Mumtaz Hussain is a Pakistani-American artist, filmmaker, graphic designer who was born in Jhang, Pakistan.

History and education
Upon graduation, he was commissioned to construct a seventy-foot mural in Lahore's town center; he was also commissioned to decorate the Sheikh Zaid bin Sultan Palace, an architectural landmark in Karachi, under his instructors' supervision.

Film
Hussain has participated in a number of films as director, writer, producer of both animations and short films.

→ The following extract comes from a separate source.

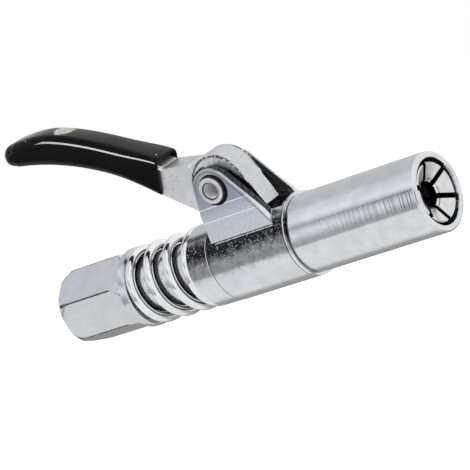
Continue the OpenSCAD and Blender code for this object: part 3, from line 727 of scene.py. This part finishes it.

Titles to date include the feature length Art=(Love)2, for which he also produced the paintings used as a key narrative device in the film (2011), and shorts Butterfly Screams (2007), Push Button For (2006), Yeh Mera Pakistan Hai (This is My Pakistan) for Pakistani TV Channel GEO (2005), Inside You (2004).

His film Soul of Civilization has been shown at the Metropolitan Museum of Art in New York City as part of its 2003 exhibit The Art of the First Cities.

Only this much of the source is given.